Figure 8 highlights the performance enhancements when using the Hilbert matrix kernel to perform TLR-GEMM with appropriate ranks for GEMM-LLD and GEMM-LLL, 16 and 32, respectively. Although the number of floating-point operations varies, the objective is to achieve the expected numerical accuracy. TLR-GEMM-LLD and TLR-GEMM-LLL kernels (solid line plots) score a speedup of more than an order of magnitude and fourfold, respectively, against cuBLAS dense GEMM (double line plot).

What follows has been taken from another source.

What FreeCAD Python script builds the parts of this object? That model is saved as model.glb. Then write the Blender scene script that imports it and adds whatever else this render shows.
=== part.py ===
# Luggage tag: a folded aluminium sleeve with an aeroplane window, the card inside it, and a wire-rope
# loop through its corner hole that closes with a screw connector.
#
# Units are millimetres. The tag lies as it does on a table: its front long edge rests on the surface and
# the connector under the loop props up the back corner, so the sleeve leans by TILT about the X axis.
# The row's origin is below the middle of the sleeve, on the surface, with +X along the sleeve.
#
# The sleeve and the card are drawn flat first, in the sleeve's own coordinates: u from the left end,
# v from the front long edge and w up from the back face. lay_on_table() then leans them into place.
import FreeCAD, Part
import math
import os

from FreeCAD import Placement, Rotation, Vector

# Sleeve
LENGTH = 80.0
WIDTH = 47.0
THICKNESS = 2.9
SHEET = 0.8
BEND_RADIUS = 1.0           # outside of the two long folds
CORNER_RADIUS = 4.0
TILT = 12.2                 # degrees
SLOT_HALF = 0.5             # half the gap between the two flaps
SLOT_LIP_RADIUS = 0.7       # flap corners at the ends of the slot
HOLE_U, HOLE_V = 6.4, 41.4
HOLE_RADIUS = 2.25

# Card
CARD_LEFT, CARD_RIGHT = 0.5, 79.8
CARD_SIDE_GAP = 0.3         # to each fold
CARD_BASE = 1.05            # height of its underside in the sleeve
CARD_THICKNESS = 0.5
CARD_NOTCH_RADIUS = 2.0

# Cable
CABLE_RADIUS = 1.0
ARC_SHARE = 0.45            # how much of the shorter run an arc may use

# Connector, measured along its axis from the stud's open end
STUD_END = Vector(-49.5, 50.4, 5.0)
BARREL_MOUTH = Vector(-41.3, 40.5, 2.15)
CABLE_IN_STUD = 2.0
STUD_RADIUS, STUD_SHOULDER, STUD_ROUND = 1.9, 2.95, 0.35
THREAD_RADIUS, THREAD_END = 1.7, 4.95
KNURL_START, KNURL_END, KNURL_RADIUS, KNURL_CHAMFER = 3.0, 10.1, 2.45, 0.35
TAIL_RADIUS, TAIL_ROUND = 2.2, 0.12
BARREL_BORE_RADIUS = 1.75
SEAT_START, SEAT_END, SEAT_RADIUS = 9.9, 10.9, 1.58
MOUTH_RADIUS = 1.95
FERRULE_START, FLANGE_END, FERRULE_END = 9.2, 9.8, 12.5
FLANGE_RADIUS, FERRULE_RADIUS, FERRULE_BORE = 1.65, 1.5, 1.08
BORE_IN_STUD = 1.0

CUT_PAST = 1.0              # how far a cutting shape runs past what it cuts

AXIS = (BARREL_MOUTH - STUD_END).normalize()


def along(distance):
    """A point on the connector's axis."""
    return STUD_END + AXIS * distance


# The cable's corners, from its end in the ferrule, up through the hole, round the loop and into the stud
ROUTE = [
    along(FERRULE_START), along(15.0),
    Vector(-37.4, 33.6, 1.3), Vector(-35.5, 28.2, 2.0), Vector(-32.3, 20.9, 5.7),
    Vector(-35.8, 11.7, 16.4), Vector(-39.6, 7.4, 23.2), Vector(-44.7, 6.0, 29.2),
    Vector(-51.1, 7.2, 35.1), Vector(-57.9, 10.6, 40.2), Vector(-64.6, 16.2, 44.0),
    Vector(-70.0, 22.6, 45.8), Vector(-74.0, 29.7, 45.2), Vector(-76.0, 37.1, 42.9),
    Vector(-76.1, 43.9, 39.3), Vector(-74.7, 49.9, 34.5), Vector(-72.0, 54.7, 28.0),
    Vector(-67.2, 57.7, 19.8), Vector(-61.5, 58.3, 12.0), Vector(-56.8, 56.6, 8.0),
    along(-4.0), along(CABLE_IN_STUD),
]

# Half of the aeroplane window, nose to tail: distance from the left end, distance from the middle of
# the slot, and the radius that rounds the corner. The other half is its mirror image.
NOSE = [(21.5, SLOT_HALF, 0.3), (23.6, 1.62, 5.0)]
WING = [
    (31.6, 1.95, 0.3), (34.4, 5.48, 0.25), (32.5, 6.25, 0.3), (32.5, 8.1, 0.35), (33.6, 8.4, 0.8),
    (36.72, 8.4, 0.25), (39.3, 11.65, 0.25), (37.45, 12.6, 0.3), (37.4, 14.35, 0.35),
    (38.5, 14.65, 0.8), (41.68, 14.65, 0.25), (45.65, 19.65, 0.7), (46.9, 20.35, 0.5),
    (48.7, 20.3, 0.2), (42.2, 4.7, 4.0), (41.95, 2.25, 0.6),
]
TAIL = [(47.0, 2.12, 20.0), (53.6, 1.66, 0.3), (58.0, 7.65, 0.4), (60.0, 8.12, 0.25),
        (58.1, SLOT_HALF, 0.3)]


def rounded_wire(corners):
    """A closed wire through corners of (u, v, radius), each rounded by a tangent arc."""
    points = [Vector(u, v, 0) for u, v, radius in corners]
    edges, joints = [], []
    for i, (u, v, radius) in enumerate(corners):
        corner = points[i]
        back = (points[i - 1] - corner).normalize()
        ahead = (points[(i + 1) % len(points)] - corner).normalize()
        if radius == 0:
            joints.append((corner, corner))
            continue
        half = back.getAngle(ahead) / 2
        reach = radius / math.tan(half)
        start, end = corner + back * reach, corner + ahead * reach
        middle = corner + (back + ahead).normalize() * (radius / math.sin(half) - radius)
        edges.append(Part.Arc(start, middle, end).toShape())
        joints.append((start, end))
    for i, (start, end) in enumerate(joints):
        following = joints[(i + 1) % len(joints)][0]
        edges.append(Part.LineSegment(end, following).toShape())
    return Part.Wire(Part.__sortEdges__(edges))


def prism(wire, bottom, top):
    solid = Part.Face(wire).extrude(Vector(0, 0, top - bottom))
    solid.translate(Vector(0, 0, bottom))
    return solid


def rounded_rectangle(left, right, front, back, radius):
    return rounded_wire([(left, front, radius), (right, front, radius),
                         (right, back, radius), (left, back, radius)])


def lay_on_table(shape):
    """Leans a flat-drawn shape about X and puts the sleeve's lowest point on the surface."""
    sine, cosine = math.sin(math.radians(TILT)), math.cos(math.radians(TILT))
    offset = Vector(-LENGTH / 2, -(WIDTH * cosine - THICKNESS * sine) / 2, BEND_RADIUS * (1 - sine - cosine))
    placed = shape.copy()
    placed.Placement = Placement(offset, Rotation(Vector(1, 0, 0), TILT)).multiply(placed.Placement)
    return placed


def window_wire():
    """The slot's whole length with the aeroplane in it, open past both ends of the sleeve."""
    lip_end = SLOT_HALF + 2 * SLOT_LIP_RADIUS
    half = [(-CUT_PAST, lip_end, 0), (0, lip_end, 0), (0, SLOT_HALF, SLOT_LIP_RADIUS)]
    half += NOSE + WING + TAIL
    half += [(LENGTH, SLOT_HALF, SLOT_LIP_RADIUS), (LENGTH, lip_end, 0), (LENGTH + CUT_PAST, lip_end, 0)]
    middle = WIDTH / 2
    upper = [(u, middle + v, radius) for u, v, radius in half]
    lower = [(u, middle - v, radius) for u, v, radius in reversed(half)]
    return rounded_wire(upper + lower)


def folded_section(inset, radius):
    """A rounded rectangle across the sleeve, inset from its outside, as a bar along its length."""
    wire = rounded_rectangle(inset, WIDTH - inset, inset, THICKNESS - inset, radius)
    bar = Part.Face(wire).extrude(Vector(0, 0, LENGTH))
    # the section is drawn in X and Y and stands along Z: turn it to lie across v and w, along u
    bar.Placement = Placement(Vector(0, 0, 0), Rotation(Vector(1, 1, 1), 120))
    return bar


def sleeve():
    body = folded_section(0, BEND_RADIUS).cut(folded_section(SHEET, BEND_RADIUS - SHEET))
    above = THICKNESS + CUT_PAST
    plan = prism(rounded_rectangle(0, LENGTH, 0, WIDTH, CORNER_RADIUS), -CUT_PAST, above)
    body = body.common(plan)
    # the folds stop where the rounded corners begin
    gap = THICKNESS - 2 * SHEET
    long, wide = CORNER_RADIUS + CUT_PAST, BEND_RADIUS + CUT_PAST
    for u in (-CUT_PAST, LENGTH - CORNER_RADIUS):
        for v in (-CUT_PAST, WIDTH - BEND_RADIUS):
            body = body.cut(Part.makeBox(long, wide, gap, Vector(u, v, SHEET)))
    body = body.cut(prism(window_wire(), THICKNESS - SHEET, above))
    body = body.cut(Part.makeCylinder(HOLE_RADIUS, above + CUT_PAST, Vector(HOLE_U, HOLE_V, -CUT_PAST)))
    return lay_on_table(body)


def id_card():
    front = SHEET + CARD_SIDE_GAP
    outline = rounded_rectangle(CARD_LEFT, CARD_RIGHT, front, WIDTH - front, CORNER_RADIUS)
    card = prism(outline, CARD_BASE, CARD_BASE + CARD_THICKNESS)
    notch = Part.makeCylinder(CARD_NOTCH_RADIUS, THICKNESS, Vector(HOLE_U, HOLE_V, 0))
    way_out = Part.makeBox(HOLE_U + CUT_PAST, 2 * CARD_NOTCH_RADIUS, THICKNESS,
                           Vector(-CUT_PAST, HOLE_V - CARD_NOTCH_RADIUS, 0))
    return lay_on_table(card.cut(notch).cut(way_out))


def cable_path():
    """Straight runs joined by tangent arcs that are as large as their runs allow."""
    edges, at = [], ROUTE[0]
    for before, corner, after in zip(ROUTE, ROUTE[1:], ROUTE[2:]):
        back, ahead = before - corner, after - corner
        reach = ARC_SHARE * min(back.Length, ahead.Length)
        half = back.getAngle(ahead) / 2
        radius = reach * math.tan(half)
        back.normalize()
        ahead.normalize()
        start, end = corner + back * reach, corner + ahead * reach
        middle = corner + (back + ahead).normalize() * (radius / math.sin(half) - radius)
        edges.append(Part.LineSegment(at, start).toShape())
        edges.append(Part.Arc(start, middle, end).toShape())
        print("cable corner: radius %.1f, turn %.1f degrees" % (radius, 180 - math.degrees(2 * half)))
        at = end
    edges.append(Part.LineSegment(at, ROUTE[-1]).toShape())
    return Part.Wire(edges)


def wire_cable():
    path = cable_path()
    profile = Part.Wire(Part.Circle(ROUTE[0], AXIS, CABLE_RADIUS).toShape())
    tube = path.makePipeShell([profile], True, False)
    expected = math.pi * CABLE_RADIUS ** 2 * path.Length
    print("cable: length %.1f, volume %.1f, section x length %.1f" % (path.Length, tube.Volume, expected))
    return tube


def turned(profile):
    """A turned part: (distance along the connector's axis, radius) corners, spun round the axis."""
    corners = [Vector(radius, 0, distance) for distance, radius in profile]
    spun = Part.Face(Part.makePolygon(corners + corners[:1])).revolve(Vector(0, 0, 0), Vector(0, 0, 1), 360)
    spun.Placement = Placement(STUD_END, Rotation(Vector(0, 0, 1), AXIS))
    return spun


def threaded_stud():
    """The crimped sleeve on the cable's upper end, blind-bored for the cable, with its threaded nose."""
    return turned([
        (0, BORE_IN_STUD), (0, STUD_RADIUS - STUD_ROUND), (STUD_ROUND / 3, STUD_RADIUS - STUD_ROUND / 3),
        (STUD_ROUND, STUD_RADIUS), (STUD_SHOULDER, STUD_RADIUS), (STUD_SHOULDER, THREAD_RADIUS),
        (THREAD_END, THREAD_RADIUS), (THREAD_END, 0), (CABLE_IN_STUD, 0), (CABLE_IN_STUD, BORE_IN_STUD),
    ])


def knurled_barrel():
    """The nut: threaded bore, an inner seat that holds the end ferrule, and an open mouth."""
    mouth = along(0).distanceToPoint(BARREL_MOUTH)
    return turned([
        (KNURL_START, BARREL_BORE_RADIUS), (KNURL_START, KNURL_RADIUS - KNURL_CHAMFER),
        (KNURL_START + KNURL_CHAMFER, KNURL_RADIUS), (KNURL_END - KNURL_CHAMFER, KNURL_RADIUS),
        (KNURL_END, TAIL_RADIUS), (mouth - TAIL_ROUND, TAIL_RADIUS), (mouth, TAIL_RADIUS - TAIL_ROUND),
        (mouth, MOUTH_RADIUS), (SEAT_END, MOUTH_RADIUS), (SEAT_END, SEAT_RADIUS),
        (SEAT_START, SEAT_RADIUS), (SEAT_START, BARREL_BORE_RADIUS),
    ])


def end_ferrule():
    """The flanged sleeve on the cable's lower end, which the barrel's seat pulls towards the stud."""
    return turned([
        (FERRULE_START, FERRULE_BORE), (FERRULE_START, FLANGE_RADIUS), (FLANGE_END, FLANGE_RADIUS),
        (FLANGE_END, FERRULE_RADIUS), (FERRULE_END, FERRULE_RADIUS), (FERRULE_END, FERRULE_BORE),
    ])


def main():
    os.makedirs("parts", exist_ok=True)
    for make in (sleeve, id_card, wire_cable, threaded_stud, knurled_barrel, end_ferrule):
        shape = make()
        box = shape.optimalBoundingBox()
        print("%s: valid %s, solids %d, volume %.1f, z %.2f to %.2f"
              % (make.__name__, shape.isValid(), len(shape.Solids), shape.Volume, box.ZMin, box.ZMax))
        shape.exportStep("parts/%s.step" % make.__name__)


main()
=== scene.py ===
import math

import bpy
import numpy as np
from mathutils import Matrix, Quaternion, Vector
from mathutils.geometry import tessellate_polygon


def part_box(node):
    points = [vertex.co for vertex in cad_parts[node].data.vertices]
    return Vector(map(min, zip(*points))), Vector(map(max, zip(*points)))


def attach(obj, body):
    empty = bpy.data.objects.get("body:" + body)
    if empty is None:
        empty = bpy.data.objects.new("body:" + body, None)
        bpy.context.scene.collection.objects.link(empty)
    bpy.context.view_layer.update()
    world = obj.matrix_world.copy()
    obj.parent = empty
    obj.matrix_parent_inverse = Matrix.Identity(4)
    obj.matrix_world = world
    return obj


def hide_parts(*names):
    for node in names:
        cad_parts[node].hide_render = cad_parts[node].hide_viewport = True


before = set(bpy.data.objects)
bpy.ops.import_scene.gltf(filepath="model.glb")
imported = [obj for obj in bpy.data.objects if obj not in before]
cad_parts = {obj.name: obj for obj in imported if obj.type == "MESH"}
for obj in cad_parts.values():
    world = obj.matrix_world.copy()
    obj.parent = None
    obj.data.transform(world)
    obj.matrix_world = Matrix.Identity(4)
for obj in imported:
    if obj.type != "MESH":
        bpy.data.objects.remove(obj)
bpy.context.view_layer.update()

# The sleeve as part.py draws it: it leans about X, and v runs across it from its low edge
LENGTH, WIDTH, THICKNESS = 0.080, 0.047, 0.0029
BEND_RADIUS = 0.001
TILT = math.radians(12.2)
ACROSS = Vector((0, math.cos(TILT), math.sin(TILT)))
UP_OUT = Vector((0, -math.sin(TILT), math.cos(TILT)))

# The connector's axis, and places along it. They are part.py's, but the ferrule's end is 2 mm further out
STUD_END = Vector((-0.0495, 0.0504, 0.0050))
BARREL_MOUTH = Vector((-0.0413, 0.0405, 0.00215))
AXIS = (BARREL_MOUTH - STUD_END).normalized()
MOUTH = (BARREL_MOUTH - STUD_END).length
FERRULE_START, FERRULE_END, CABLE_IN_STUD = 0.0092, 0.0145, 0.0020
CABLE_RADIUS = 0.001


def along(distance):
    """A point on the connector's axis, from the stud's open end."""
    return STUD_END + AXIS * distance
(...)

7 Conclusions and Future Work

This paper presents a novel batched tile low-rank (TLR) GEMM kernel on GPUs, which is a core operation of large-scale data sparse applications. Results demonstrate the numerical robustness and manyfold performance speedups against cuBLAS batched dense GEMM on the latest NVIDIA V100 GPU generation. This work represents a pathfinder toward enabling advanced hierarchical matrix computations on GPUs. Moreover, owing to its simplicity and modularity, the TLR data format may facilitate the port to multiple GPUs of batched low-rank matrix operations. Future work includes supporting non-uniform ranks for compression and operations to further reduce the memory footprint and flop count cost, in addition to supporting the other BLAS routines. We would like also to integrate the TLR compression and the TLR-GEMM operation in the Multi-Object Adaptive Optics application [30] in the context of computational astronomy and assess its real-time performance impact.